_AIM OF THE TASK_
Print the data that follows exactly.

_DATA SEGMENT_
____________
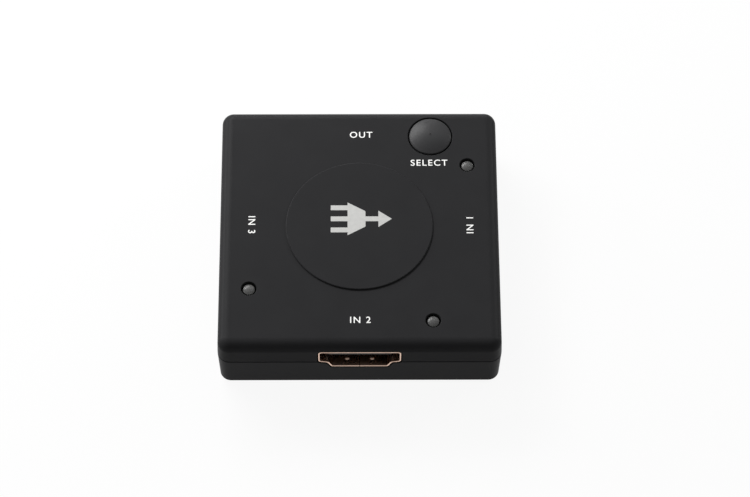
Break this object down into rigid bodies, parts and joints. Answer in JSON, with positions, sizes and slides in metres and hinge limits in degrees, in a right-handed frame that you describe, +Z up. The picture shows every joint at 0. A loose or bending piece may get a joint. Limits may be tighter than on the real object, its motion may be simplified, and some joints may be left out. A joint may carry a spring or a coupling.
{
  "type": "hdmi switch box",
  "caption": "Low square box with a video socket in each side, a domed selection button, indicator lights and a raised disc on its rounded top.",
  "frame": {"origin": "centre of the footprint, on the surface that the feet stand on", "axes": "+Z up, -Y towards the front, which has the second input; +X towards the first input"},
  "size_m": [0.05, 0.0494, 0.0143],
  "materials": {
    "case_plastic": "moulded black plastic with a fine matt coating",
    "button_plastic": "smooth satin black moulding",
    "foot_rubber": "soft black rubber",
    "screw_steel": "black zinc plated steel",
    "board_laminate": "green solder resist on glass laminate",
    "dark_plastic": "moulded black plastic",
    "socket_plastic": "moulded black high-temperature plastic",
    "chip_plastic": "moulded chip resin",
    "plated_steel": "nickel plated sheet steel",
    "tinned_metal": "tinned copper alloy",
    "gold_plating": "gold plated sheet metal",
    "contact_gold": "gold plated contacts",
    "lamp_epoxy": "clear cast epoxy",
    "resistor_body": "dark glaze on ceramic",
    "capacitor_body": "tan fired ceramic"
  },
  "bodies": {
    "case": {"bottom_cover": "case_plastic", "capacitors": "capacitor_body", "case_screws": "screw_steel", "circuit_board": "board_laminate", "control_chip": "chip_plastic", "control_chip_leads": "tinned_metal", "crystal": "plated_steel", "foot_back_left": "foot_rubber", "foot_back_right": "foot_rubber", "foot_front_left": "foot_rubber", "foot_front_right": "foot_rubber", "input_1_contacts": "contact_gold", "input_1_insulator": "socket_plastic", "input_1_shell": "gold_plating", "input_2_contacts": "contact_gold", "input_2_insulator": "socket_plastic", "input_2_shell": "gold_plating", "input_3_contacts": "contact_gold", "input_3_insulator": "socket_plastic", "input_3_shell": "gold_plating", "lamp_1_leads": "tinned_metal", "lamp_1_lens": "lamp_epoxy", "lamp_2_leads": "tinned_metal", "lamp_2_lens": "lamp_epoxy", "lamp_3_leads": "tinned_metal", "lamp_3_lens": "lamp_epoxy", "output_contacts": "contact_gold", "output_insulator": "socket_plastic", "output_shell": "gold_plating", "resistors": "resistor_body", "selector_chip": "chip_plastic", "selector_chip_leads": "tinned_metal", "switch_base": "dark_plastic", "switch_dome": "plated_steel", "switch_frame": "plated_steel", "switch_legs": "plated_steel", "top_cover": "case_plastic", "voltage_regulator": "chip_plastic"},
    "button": {"selection_button": "button_plastic", "switch_plunger": "dark_plastic"}
  },
  "joints": [
    {"name": "button_press", "type": "slide", "parent": "case", "child": "button", "axis": [0, 0, -1], "range_m": [0, 0.00025], "stiffness_N_per_m": 5000, "springref_m": -0.00005, "deforming": ["switch_dome"]}
  ]
}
____________
_SOLUTION BELOW_
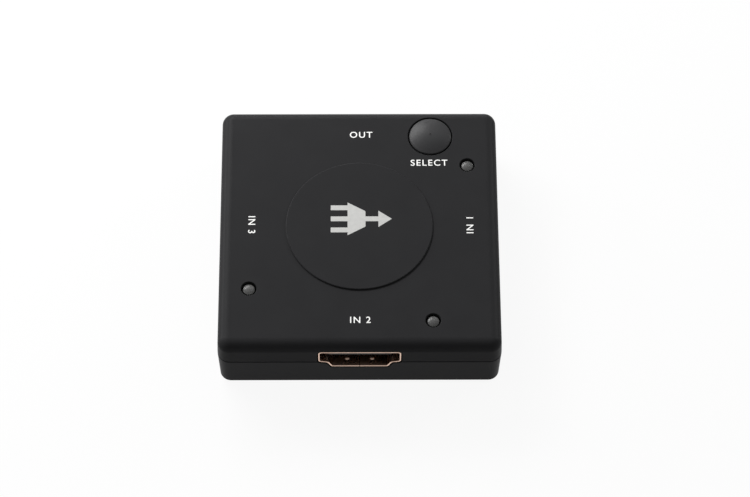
Break this object down into rigid bodies, parts and joints. Answer in JSON, with positions, sizes and slides in metres and hinge limits in degrees, in a right-handed frame that you describe, +Z up. The picture shows every joint at 0. A loose or bending piece may get a joint. Limits may be tighter than on the real object, its motion may be simplified, and some joints may be left out. A joint may carry a spring or a coupling.
{
  "type": "hdmi switch box",
  "caption": "Low square box with a video socket in each side, a domed selection button, indicator lights and a raised disc on its rounded top.",
  "frame": {"origin": "centre of the footprint, on the surface that the feet stand on", "axes": "+Z up, -Y towards the front, which has the second input; +X towards the first input"},
  "size_m": [0.05, 0.0494, 0.0143],
  "materials": {
    "case_plastic": "moulded black plastic with a fine matt coating",
    "button_plastic": "smooth satin black moulding",
    "foot_rubber": "soft black rubber",
    "screw_steel": "black zinc plated steel",
    "board_laminate": "green solder resist on glass laminate",
    "dark_plastic": "moulded black plastic",
    "socket_plastic": "moulded black high-temperature plastic",
    "chip_plastic": "moulded chip resin",
    "plated_steel": "nickel plated sheet steel",
    "tinned_metal": "tinned copper alloy",
    "gold_plating": "gold plated sheet metal",
    "contact_gold": "gold plated contacts",
    "lamp_epoxy": "clear cast epoxy",
    "resistor_body": "dark glaze on ceramic",
    "capacitor_body": "tan fired ceramic"
  },
  "bodies": {
    "case": {"bottom_cover": "case_plastic", "capacitors": "capacitor_body", "case_screws": "screw_steel", "circuit_board": "board_laminate", "control_chip": "chip_plastic", "control_chip_leads": "tinned_metal", "crystal": "plated_steel", "foot_back_left": "foot_rubber", "foot_back_right": "foot_rubber", "foot_front_left": "foot_rubber", "foot_front_right": "foot_rubber", "input_1_contacts": "contact_gold", "input_1_insulator": "socket_plastic", "input_1_shell": "gold_plating", "input_2_contacts": "contact_gold", "input_2_insulator": "socket_plastic", "input_2_shell": "gold_plating", "input_3_contacts": "contact_gold", "input_3_insulator": "socket_plastic", "input_3_shell": "gold_plating", "lamp_1_leads": "tinned_metal", "lamp_1_lens": "lamp_epoxy", "lamp_2_leads": "tinned_metal", "lamp_2_lens": "lamp_epoxy", "lamp_3_leads": "tinned_metal", "lamp_3_lens": "lamp_epoxy", "output_contacts": "contact_gold", "output_insulator": "socket_plastic", "output_shell": "gold_plating", "resistors": "resistor_body", "selector_chip": "chip_plastic", "selector_chip_leads": "tinned_metal", "switch_base": "dark_plastic", "switch_dome": "plated_steel", "switch_frame": "plated_steel", "switch_legs": "plated_steel", "top_cover": "case_plastic", "voltage_regulator": "chip_plastic"},
    "button": {"selection_button": "button_plastic", "switch_plunger": "dark_plastic"}
  },
  "joints": [
    {"name": "button_press", "type": "slide", "parent": "case", "child": "button", "axis": [0, 0, -1], "range_m": [0, 0.00025], "stiffness_N_per_m": 5000, "springref_m": -0.00005, "deforming": ["switch_dome"]}
  ]
}